When making pickles, most people use the wide-mouth version of this jar, but since I normally make pickles in slices, the regular mouth jar will work just fine, and they take up less space in the pantry.
These jars are easy to work with, are easy to wash and sterilize, and with the separate lids and rings, they can be reused an unlimited number of times unless they are somehow damaged.
Also, any jar that has Ball or Mason printed on them will be my choice because both names are trusted among canners and because they are recommended by the National Center For Home Food Preparation.
Any time that I make pickles by cutting the cucumbers into spears or pickle them whole, this is the jar I use because regular mouth jars are not as easy to pack with larger pieces like spears and whole gherkins. This jar is also the best for canning things like beets or other fruits, vegetables, or meats that are canned in larger pieces because it is so much easier to fill the jars and remove the food from them as well.
Like the regular mouth pints that use separate lids and rings, these jars are easy to clean and sterilize, and are much easier to handle and use than canning jars with the bail top lids that have built-in rubber gaskets.

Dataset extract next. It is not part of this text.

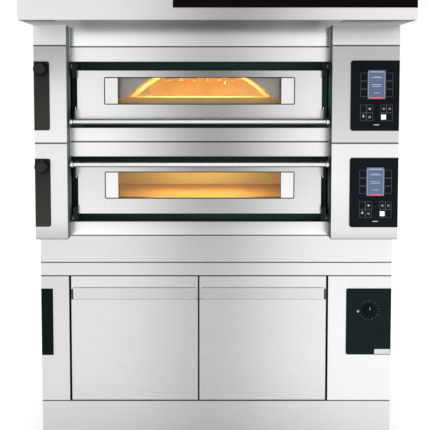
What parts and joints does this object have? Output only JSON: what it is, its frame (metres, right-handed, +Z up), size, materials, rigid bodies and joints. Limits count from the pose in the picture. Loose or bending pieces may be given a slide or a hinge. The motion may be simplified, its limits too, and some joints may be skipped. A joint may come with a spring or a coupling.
{
  "type": "twin-deck pizza oven",
  "caption": "Stacked electric deck pizza oven with glazed drop and lift doors, glass touch panels, a proving cabinet below and an extraction hood above.",
  "frame": {"origin": "middle of the floor under the whole oven", "axes": "+Z up, doors face -Y, +X to the right of a person in front"},
  "size_m": [1.5, 1.5, 2.153],
  "materials": {
    "brushed_steel": "fine horizontal brushing",
    "bright_steel": "polished",
    "filter_aluminium": "satin",
    "duct_aluminium": "satin",
    "heater_tube": "oxidised tube",
    "spring_steel": "oiled wire",
    "door_glass": "clear",
    "black_glass": "gloss",
    "display_blue": "lit screen",
    "dark_plate": "satin",
    "black_knob": "fine grain",
    "fan_plastic": "moulded",
    "circuit_board": "solder mask",
    "firebrick": "matt",
    "mineral_wool": "fibrous",
    "lamp_glass": "lit",
    "pilot_lens": "gloss",
    "gland_nylon": "moulded",
    "rubber_pad": "matt"
  },
  "bodies": {
    "oven": {"cabinet_casing": "brushed_steel", "cabinet_front": "brushed_steel", "cabinet_hinge_pins": "bright_steel", "cabinet_lining": "brushed_steel", "cable_gland": "gland_nylon", "chamber_lamps": "lamp_glass", "chambers": "brushed_steel", "control_boards": "circuit_board", "control_panels": "black_glass", "displays": "display_blue", "door_hinge_brackets": "brushed_steel", "door_springs": "spring_steel", "exhaust_ducts": "brushed_steel", "fan_frames": "fan_plastic", "floor_pads": "rubber_pad", "grease_filter": "filter_aluminium", "hearth_slabs": "firebrick", "heating_elements": "heater_tube", "hood_base": "brushed_steel", "hood_collar": "duct_aluminium", "hood_shell": "brushed_steel", "insulation": "mineral_wool", "left_cover_plates": "dark_plate", "lower_casing": "brushed_steel", "lower_front_frame": "brushed_steel", "lower_left_pillar": "brushed_steel", "lower_right_pillar": "brushed_steel", "pilot_lamp": "pilot_lens", "plinth": "brushed_steel", "proving_heater": "brushed_steel", "sign_plate": "black_glass", "temperature_probes": "bright_steel", "thermostat_body": "fan_plastic", "thermostat_plate": "dark_plate", "tray_runners": "brushed_steel", "upper_casing": "brushed_steel", "upper_dome": "firebrick", "upper_front_frame": "brushed_steel", "upper_left_pillar": "brushed_steel", "upper_right_pillar": "brushed_steel"},
    "lower_door": {"lower_door_skin": "brushed_steel", "lower_door_glass": "door_glass", "lower_window_blocks": "bright_steel", "lower_door_handle": "bright_steel", "lower_door_hinges": "brushed_steel"},
    "upper_door": {"upper_door_skin": "brushed_steel", "upper_door_glass": "door_glass", "upper_window_blocks": "bright_steel", "upper_door_handle": "bright_steel", "upper_door_hinges": "brushed_steel"},
    "left_cabinet_leaf": {"left_cabinet_door": "brushed_steel"},
    "right_cabinet_leaf": {"right_cabinet_door": "brushed_steel"},
    "lower_steam_valve": {"lower_steam_knob": "black_knob", "lower_steam_damper": "bright_steel"},
    "upper_steam_valve": {"upper_steam_knob": "black_knob", "upper_steam_damper": "bright_steel"},
    "thermostat_dial": {"thermostat_knob": "black_knob"},
    "lower_fan_wheel": {"lower_cooling_fan": "fan_plastic"},
    "upper_fan_wheel": {"upper_cooling_fan": "fan_plastic"},
    "hood_fan_wheel": {"hood_fan": "fan_plastic"}
  },
  "joints": [
    {"name": "upper_door_hinge", "type": "hinge", "parent": "oven", "child": "upper_door", "pos_m": [-0.071, -0.365, 1.668], "axis": [-1, 0, 0], "range_deg": [0, 90]},
    {"name": "lower_door_hinge", "type": "hinge", "parent": "oven", "child": "lower_door", "pos_m": [-0.071, -0.365, 1.028], "axis": [1, 0, 0], "range_deg": [0, 90]},
    {"name": "left_cabinet_hinge", "type": "hinge", "parent": "oven", "child": "left_cabinet_leaf", "pos_m": [-0.604, -0.338, 0.5], "axis": [0, 0, -1], "range_deg": [0, 110]},
    {"name": "right_cabinet_hinge", "type": "hinge", "parent": "oven", "child": "right_cabinet_leaf", "pos_m": [0.453, -0.338, 0.5], "axis": [0, 0, 1], "range_deg": [0, 110]},
    {"name": "upper_steam_turn", "type": "hinge", "parent": "oven", "child": "upper_steam_valve", "pos_m": [-0.72, -0.45, 1.655], "axis": [0, 1, 0], "range_deg": [0, 90]},
    {"name": "lower_steam_turn", "type": "hinge", "parent": "oven", "child": "lower_steam_valve", "pos_m": [-0.72, -0.45, 1.255], "axis": [0, 1, 0], "range_deg": [0, 90]},
    {"name": "thermostat_turn", "type": "hinge", "parent": "oven", "child": "thermostat_dial", "pos_m": [0.655, -0.35, 0.626], "axis": [0, 1, 0], "range_deg": [0, 270]},
    {"name": "upper_fan_spin", "type": "hinge", "parent": "oven", "child": "upper_fan_wheel", "pos_m": [0.65, 0.63, 1.55], "axis": [0, 1, 0], "continuous": true},
    {"name": "lower_fan_spin", "type": "hinge", "parent": "oven", "child": "lower_fan_wheel", "pos_m": [0.65, 0.63, 1.15], "axis": [0, 1, 0], "continuous": true},
    {"name": "hood_fan_spin", "type": "hinge", "parent": "oven", "child": "hood_fan_wheel", "pos_m": [0, 0.25, 2.1], "axis": [0, 0, 1], "continuous": true}
  ]
}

If you are cooking for a larger family or if your family just uses a lot of pickles, quart-size jars are your best bet. And, if you make all your pickles in slices, this is the perfect jar for you. Also, if you can a lot of soups or smaller vegetables like peas and corn, then this is the perfect jar for you. The regular mouth will be easy enough to fill.
Quart size regular mouth Mason canning jars are easy to clean and sterilize and fit better in your pantry than the wide-mouth jars that take up more space. I always prefer canning jars that use the standard one-use lids and reusable rings because I have had greater success with this type of lid.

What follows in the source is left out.